Game Ramblings #78 – Spider-man

More Info from Sony

  • Genre: Open World Action
  • Platform: PS4


  • Best example of web slinging that we’ve seen, backed by a gorgeous version of New York City
  • Good use of stealth segments with other characters to break up the pace of the story sections
  • Combat that ranged from frustrating to fantastic, depending on where I was in the skill progression

 The obvious indicator that I really liked the game is that I got a platinum trophy.  Granted, this was an easy platinum to get in the grand scheme of things.  However, the fact that I wanted to literally do everything to unlock it is a clear sign that the game was pretty damn good.  That’s not to say I didn’t have my issues with it here and there, but being able to web sling around Manhattan was often more than enough to just keep me playing.

I start with a video of swinging because quite frankly that is the draw of the game.  Even going back to Spider-man on the PS1 you just wanted to swing around, and this game is as good as it’s ever been.  The base swing is extremely fluid and easy to pull off, but it’s the additional maneuvers that really flesh out the experience.  There’s little web pulls that give you speed boosts and a bit of extra distance while gliding.  There’s diving to build up speed when dropping down off buildings.  There’s points you can latch onto then leap off of to quickly gain height and scale over the top of buildings.  The entire thing is basically all on the shoulder triggers as well, so it’s incredibly easy to pull off the entire time.

If this was the entire game on its own I would still have played it.  The joy of swinging through Manhattan never diminishes as you play the game.  Using it in combat is also a lot of fun, and can be used offensively and defensively in fun ways, particularly in boss fights where rapid movement and quick succession of strike and run maneuvers becomes key.

Combat is also a big draw, even if it is more inconsistent than swinging.

However, the rest of combat was at times more inconsistent, but in ways I wasn’t really expecting.  I went through periods in this game where I hated combat, then loved combat, then went back to hating it, and ultimately really enjoyed it at the end.  The entire wave here came down entirely to the growth of the skills available to me as I went through the game.

Through about the first quarter of the game, I found combat largely annoying due to its early dependence on dodging.  The control scheme has dodge in what I felt was a weird spot on the circle button, placing it furthest away from camera movement.  The quick timing necessary for a lot of dodging meant that I generally either missed dodges or couldn’t really see where I was attacking.  However, as I gained some more offensive abilities, such as improved enemy juggling or electric webs, I found myself not really caring about looking around, and more focusing on controlling the larger enemy group and taking out enemies one or two at a time.  At this point combat felt really fluid and it clicked in a way that made sense given how much emphasis there was on web slinging capabilities.  This continued fine for a while until the introduction of flying enemies and enemies with whips that could pull Spider-Man out of the sky.  For a bit, combat was kind of annoying again until I gained some more improved capabilities, such as chained finisher attacks or trip mines that automatically grab and web enemies.

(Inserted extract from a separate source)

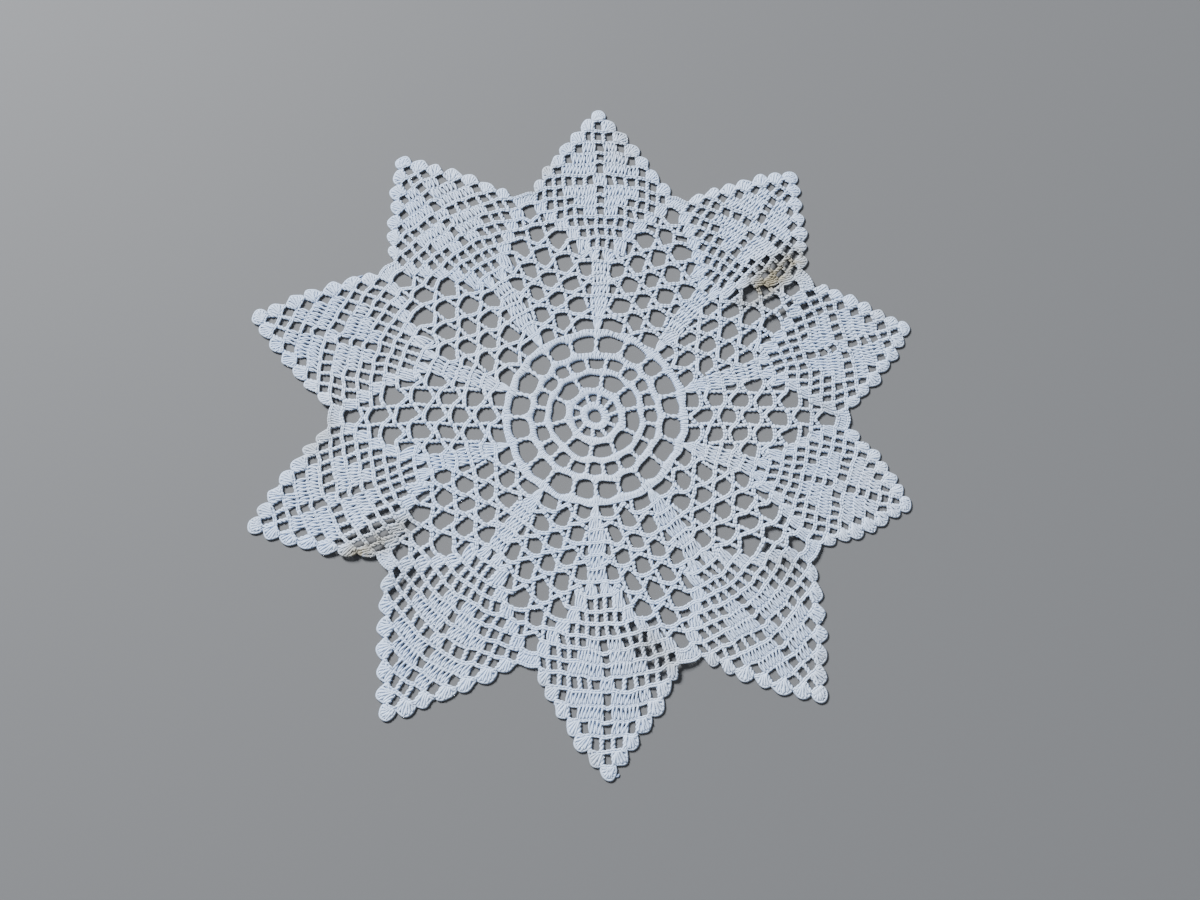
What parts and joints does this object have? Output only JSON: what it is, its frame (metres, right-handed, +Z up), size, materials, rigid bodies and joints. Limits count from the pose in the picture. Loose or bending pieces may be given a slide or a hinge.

Ultimately though combat was a lot of fun, even if I would have preferred a bit of a different power curve given to me.  Where it really ended up clicking was in the arenas used for boss fights.  Whereas most group combat took place outdoors, boss arenas were generally in enclosed or at least obviously specific arena-style areas.  The bosses also generally couldn’t be directly hit with melee attacks without first doing other things.  These really emphasized constant movement with webs and the quick use of thrown projectiles to really lock down a boss, enabling you to then web sling directly to the boss for melee chains.  This is where combat really came alive for me, and generally speaking ended up being the best show case for the way the fights really felt the best.

The game isn’t all Spider-Man all the time.  There’s a bunch of stealth segments with other well known characters as well.

The game was also paced really well to not always be high action.  There’s a number of segments that rely purely on stealth mechanics.  These bring in some well known in-universe characters like MJ or Miles Morales to sneak around.  While that may sound a bit fan-servicey, it ends up being a big help in giving these segments a nice change, both to keep the player from always being in high-action stress, as well as to provide a bit of a different voice to the story.

There’s also some minigames that pop up here and there to challenge the mind.

In addition, there’s also a few different style minigames to complete throughout the game.  These range from the sort of hacking-style electricity pathing game above to a game that focuses on color spectrum analysis to a game that focuses on intercepting and manipulating radio waves.  These all serve an important purpose of giving the player a bit of a breather between combat to keep the game from being all high action all the time.

This game was definitely a pretty special experience though.  Zipping around a city as Spider-Man is one of those comic book dreams that people have growing up, and this game is by a long shot the best representation of that.  You are 100% Spider-Man in this game, and despite a few hiccups that I think could be improved in combat, this is the way to go to fulfill that dream.